Given problem: In the listing below, locate the line containing "part finishes it." and the line containing "dome_slope = (recess_z". Output both of them and every line between, exactly as written, and nothing more.

Items from a data source
** START **
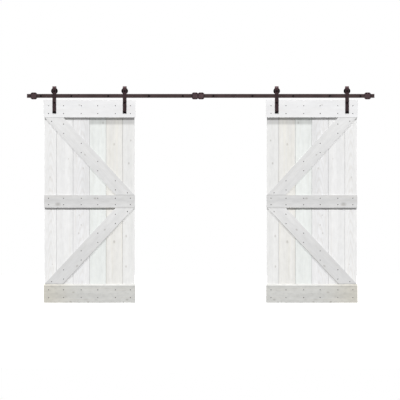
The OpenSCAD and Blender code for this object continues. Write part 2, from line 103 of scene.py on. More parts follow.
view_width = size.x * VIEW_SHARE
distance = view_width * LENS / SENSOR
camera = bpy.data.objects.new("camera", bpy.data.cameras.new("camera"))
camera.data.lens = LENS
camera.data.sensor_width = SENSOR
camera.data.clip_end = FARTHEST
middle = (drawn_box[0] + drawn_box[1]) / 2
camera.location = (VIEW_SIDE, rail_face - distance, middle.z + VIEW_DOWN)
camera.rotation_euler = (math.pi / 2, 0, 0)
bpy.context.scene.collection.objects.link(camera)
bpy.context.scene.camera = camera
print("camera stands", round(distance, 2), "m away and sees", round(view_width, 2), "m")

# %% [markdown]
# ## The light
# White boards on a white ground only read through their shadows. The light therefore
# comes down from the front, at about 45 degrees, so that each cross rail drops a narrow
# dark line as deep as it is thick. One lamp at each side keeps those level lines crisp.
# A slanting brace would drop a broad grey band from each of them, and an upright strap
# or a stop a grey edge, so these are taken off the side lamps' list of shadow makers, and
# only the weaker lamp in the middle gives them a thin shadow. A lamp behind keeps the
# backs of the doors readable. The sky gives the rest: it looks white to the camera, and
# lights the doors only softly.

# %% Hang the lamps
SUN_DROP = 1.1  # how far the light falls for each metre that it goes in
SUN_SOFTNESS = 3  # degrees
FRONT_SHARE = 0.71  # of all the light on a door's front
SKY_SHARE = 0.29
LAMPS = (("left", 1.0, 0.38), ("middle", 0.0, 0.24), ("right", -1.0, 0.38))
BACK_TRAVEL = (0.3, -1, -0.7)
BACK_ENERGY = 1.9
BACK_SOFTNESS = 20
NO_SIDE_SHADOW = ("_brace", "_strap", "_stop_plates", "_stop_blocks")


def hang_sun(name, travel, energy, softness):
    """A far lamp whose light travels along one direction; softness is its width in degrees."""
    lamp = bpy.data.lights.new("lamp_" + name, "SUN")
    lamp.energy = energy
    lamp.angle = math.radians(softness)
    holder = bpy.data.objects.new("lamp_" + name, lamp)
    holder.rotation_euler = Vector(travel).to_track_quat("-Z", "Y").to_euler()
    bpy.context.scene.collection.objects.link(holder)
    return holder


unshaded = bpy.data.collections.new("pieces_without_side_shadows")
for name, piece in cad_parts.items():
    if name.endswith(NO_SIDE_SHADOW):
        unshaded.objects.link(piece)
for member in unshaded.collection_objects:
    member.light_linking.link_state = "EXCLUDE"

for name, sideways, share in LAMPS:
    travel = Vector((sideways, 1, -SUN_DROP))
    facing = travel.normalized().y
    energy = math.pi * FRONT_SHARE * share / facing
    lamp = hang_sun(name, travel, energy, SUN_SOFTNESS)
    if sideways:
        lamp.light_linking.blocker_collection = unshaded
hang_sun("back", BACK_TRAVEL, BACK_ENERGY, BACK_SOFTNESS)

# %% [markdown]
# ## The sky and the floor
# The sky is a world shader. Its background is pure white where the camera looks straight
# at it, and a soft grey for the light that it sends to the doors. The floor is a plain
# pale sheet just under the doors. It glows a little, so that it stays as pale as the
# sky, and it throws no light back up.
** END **
** START **
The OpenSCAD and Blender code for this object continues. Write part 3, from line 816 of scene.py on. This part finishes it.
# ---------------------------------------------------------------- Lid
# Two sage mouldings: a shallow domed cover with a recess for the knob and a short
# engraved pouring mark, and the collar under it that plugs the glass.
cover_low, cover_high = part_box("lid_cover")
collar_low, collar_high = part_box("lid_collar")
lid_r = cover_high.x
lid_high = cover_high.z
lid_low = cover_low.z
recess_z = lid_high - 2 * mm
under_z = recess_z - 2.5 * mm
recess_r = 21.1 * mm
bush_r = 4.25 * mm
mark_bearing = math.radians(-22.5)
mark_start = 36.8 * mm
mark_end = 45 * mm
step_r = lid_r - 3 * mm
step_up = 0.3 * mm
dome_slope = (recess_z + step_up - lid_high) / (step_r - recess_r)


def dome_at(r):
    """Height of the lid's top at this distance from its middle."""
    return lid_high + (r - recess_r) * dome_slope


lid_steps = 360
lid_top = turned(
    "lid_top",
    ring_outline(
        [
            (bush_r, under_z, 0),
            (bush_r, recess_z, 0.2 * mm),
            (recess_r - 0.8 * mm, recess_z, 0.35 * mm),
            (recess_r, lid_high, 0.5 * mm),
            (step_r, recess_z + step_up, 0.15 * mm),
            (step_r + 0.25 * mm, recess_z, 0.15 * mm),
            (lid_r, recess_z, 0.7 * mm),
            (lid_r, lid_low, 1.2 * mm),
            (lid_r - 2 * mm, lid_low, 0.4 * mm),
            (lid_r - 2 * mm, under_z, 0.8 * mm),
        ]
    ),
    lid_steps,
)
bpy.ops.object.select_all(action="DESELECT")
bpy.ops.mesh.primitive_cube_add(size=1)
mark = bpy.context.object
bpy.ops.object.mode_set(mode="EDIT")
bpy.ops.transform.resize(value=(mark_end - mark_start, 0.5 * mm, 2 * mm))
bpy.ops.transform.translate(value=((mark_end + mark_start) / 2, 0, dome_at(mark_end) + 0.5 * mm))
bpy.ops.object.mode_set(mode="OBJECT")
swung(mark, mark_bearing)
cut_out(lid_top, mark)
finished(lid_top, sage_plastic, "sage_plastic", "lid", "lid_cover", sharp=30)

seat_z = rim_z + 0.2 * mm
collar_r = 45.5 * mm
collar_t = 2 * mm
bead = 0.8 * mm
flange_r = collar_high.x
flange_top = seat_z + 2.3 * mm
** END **
Full answer:
The OpenSCAD and Blender code for this object continues. Write part 3, from line 816 of scene.py on. This part finishes it.
# ---------------------------------------------------------------- Lid
# Two sage mouldings: a shallow domed cover with a recess for the knob and a short
# engraved pouring mark, and the collar under it that plugs the glass.
cover_low, cover_high = part_box("lid_cover")
collar_low, collar_high = part_box("lid_collar")
lid_r = cover_high.x
lid_high = cover_high.z
lid_low = cover_low.z
recess_z = lid_high - 2 * mm
under_z = recess_z - 2.5 * mm
recess_r = 21.1 * mm
bush_r = 4.25 * mm
mark_bearing = math.radians(-22.5)
mark_start = 36.8 * mm
mark_end = 45 * mm
step_r = lid_r - 3 * mm
step_up = 0.3 * mm
dome_slope = (recess_z + step_up - lid_high) / (step_r - recess_r)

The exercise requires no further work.